📑Table of Contents:
Inheriting property or assets can be a transformative event in one’s life, bringing opportunities and challenges. While the financial benefits of receiving an inheritance can significantly boost your wealth, managing these newly acquired assets requires careful planning and a strategic approach. Without proper management, taxes, legal fees, or poor financial decisions could substantially reduce your inheritance.
This guide provides an in-depth look at the strategies you can use to protect and maximize your inheritance, ensuring you make the most of what has been passed down to you.
Understanding Your Inheritance: The First Steps
When you inherit property or assets, it’s essential to understand exactly what you have received. Whether it’s real estate, stocks, bonds, or personal belongings, each asset type has its responsibilities and potential financial implications.
1. Assessing the Inherited Assets
Begin by cataloging all the assets you’ve inherited. This inventory should include real estate properties, financial investments, personal items like jewelry or artwork, and business interests.
- Real Estate: If you inherit a home, land, or commercial property, you need to understand its current market value, any outstanding mortgages or liens, and the costs associated with maintenance, property taxes, and insurance.
- Financial Investments: Inheriting stocks, bonds, or mutual funds requires a clear understanding of their current value, their potential for growth, and any risks involved. You may also need to review the investment strategy to ensure it aligns with your financial goals.

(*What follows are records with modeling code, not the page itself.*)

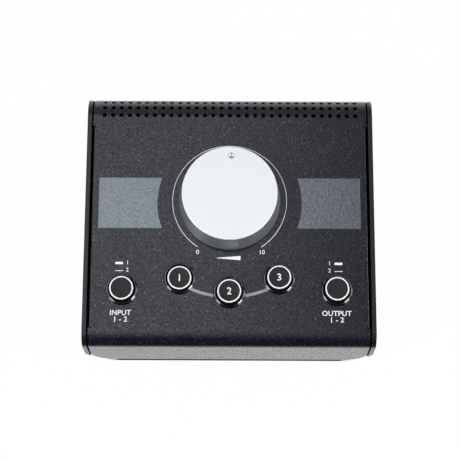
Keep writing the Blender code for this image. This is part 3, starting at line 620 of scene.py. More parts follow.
@dataclass(frozen=True)
class Finish:
    """A finish with a plain colour, a soft mottle and a fine bump, and the start of every other finish."""

    name: str
    colour: Colour
    second: Colour
    roughness: float = 0.5
    metallic: float = 0.0
    specular: float = 0.5
    coat: float = 0.0
    coat_roughness: float = 0.1
    coat_ior: float = 1.5
    tint: Colour = (1.0, 1.0, 1.0)
    grain: float = 0.0004
    bump: float = 0.00001
    mottle: Point = (0.35, 0.65)
    gloss: Point = (0.3, 0.7)
    reach: float = 0.05
    dust: float = 0.15
    dust_patch: float = 0.018
    dust_colour: Colour = (0.32, 0.31, 0.3)
    dust_roughness: float = 0.3

    def material(self) -> Material:
        """Make the finish's material, once.

        Returns:
            The material.
        """
        if self.name in bpy.data.materials:
            return bpy.data.materials[self.name]
        surface = Surface(self.name)
        surface.feed(surface.shader, Metallic=self.metallic, Specular_IOR_Level=self.specular,
                     Specular_Tint=(*self.tint, 1.0), Coat_Weight=self.coat,
                     Coat_Roughness=self.coat_roughness, Coat_IOR=self.coat_ior)
        self.dress(surface)
        return tuned(surface.material, diffuse_color=(*self.colour, 1.0))

    def lay(self, surface: Surface, colour: NodeSocket, gloss: NodeSocket, height: NodeSocket) -> None:
        """Lay a dust film over a colour, let it and a slow pattern change the roughness, and add the relief.

        Args:
            surface: the material's wiring.
            colour: the surface's colour so far.
            gloss: a value from zero to one that changes the roughness by the finish's reach.
            height: the relief's height field.
        """
        film = surface.effect("dust_film", Patch_Size=self.dust_patch, Amount=self.dust)["Film"]
        rough = surface.span(gloss, *self.gloss, self.roughness - self.reach, self.roughness + self.reach)
        rough = surface.maths("ADD", rough, surface.product(film, self.dust_roughness), clamp=True)
        bump = surface.add("ShaderNodeBump", Strength=1.0, Distance=self.bump, Height=height)
        dusty = surface.blend(film, colour, self.dust_colour)
        surface.feed(surface.shader, Base_Color=dusty, Roughness=rough, Normal=bump)

    def dress(self, surface: Surface) -> None:
        """Wire two tones by a fine mottle, with orange peel.

        Args:
            surface: the material's wiring.
        """
        powder = surface.effect("powder_grain", Grain_Size=self.grain, Speck_Share=0.0)
        tone = surface.span(powder["Mottle"], *self.mottle)
        self.lay(surface, surface.blend(tone, self.colour, self.second), powder["Mottle"], powder["Height"])


@dataclass(frozen=True)
class PowderCoat(Finish):
    """Powder coat with fine bright flakes, a few larger glints and, where it has a lacquer, pits in that."""

    mottle: Point = (0.3, 0.7)
    flake: Colour = (0.2, 0.2, 0.23)
    glint: Colour = (0.4, 0.4, 0.44)
    share: float = 0.14
    glint_shares: Point = (2.1, 0.13)
    flake_metal: float = 2.0
    pitting: float = 0.4
    pit_size_share: float = 2.0
    pit_shares: Point = (0.9, 0.3)
    pit_span: Point = (0.0, 0.65)

    def dress(self, surface: Surface) -> None:
        """Wire mottle, flakes, glints, a lacquer that differs by grain, and orange peel.

        Args:
            surface: the material's wiring.
        """
        size, share = self.glint_shares
        powder = surface.effect("powder_grain", Grain_Size=self.grain, Speck_Share=self.share)
        coarse = surface.effect("powder_grain", Grain_Size=self.grain * size, Speck_Share=self.share * share)
        colour = surface.blend(surface.span(powder["Mottle"], *self.mottle), self.colour, self.second)
        colour = surface.blend(powder["Speck"], colour, self.flake)
        colour = surface.blend(coarse["Speck"], colour, self.glint)
        flakes = surface.maths("MAXIMUM", powder["Speck"], coarse["Speck"])
        surface.feed(surface.shader, Metallic=surface.maths("MULTIPLY", flakes, self.flake_metal, clamp=True))
        if self.coat > 0:
            size = self.grain * self.pit_size_share
            pitted = surface.effect("powder_grain", Grain_Size=size, Speck_Share=0.0)["Grain"]
            least = self.coat * (1 - self.pit_shares[0] * self.pitting)
            most = min(1.0, self.coat * (1 + self.pit_shares[1] * self.pitting))
            surface.feed(surface.shader, Coat_Weight=surface.span(pitted, *self.pit_span, least, most))
        self.lay(surface, colour, powder["Mottle"], powder["Height"])


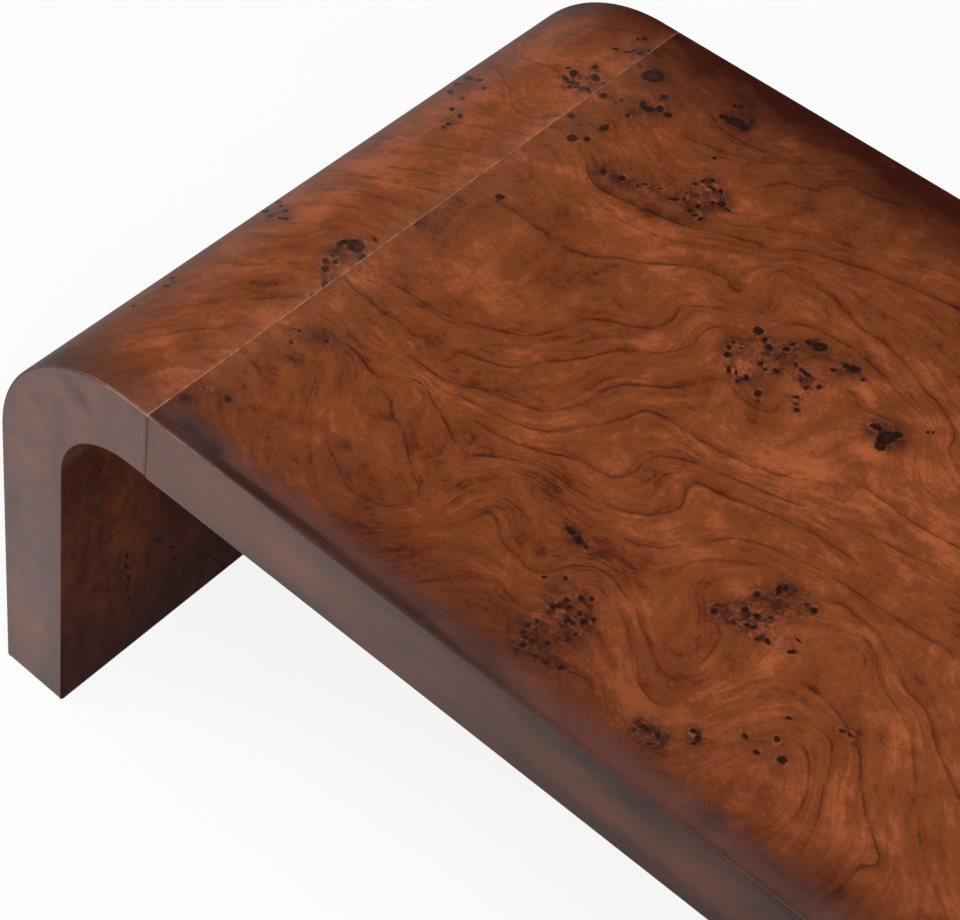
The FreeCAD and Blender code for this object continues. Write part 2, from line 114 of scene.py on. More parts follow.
def onBend(pixel):
    # run from the seam along the left unit's outer face, and y
    ray = rayThrough(pixel)
    start = camera["place"]
    flat = start + ray * ((topZ - start.z) / ray.z)
    if flat.x > -bendX:
        return -seamX - flat.x, flat.y
    a = ray.x ** 2 + ray.z ** 2
    b = (start.x + bendX) * ray.x + (start.z - bendZ) * ray.z
    c = (start.x + bendX) ** 2 + (start.z - bendZ) ** 2 - outerRadius ** 2
    point = start + ray * ((-b - math.sqrt(max(b * b - a * c, 0))) / a)
    angle = math.atan2(-(point.x + bendX), point.z - bendZ)
    return flatRun + outerRadius * angle, point.y


def onInnerLeg(pixel):
    # run from the seam along the left unit's inner face, and y
    ray = rayThrough(pixel)
    point = camera["place"] + ray * ((-legInX - camera["place"].x) / ray.x)
    return flatRun + innerRadius * math.pi / 2 + bendZ - point.z, point.y


def onLeftFront(pixel):
    # run from the seam along the left unit's front edge, and height over the slab's middle
    ray = rayThrough(pixel)
    point = camera["place"] + ray * ((-halfWidth - camera["place"].y) / ray.y)
    away, up = -point.x - bendX, point.z - bendZ
    middle = (outerRadius + innerRadius) / 2
    if up < 0:
        return flatRun + middle * math.pi / 2 - up, away - middle
    if away < 0:
        return flatRun + away, up - middle
    return flatRun + middle * math.atan2(away, up), math.hypot(away, up) - middle


def operator(operation, swap=False):
    def apply(self, value):
        return self.math(operation, value, self) if swap else self.math(operation, self, value)
    return apply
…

- Personal Property: Items like jewelry, collectibles, and art should be appraised to determine their value. Sensitive assets may also influence your decision to keep or sell them.
- Business Interests: If you inherit a stake in a business, you’ll need to evaluate its financial health, your role as a shareholder, and any legal obligations you might have. This can be complex, especially if the business is privately owned or family-run.
2. Legal and Financial Considerations
Understanding the legal framework surrounding your inheritance is crucial. You need to know the terms laid out in the will or trust and how these affect your rights and responsibilities as an heir.
- Review the Will or Trust: Carefully review the inheritance’s legal documents. If any terms are unclear, consult an estate attorney to ensure you fully understand your rights and obligations. This step is especially important if the will or trust contains specific instructions regarding the distribution or management of assets.
- Identify Outstanding Liabilities: Determine if there are any debts or liabilities associated with the estate that need to be settled before assets can be distributed. These might include unpaid taxes, mortgages, or loans. Settling these liabilities is often required before fully owning the inherited assets.
Understanding the tax implications is one of the most critical aspects of managing an inheritance. Taxes can significantly reduce the value of your inheritance if not properly managed, so it’s important to familiarize yourself with capital gains taxes, estate taxes and how to minimize their impact.
1. Capital Gains Taxes on Inherited Property
Capital gains taxes are levied on the profit from selling an appreciated asset. These taxes become relevant for heirs when you sell inherited assets like real estate, stocks, or bonds.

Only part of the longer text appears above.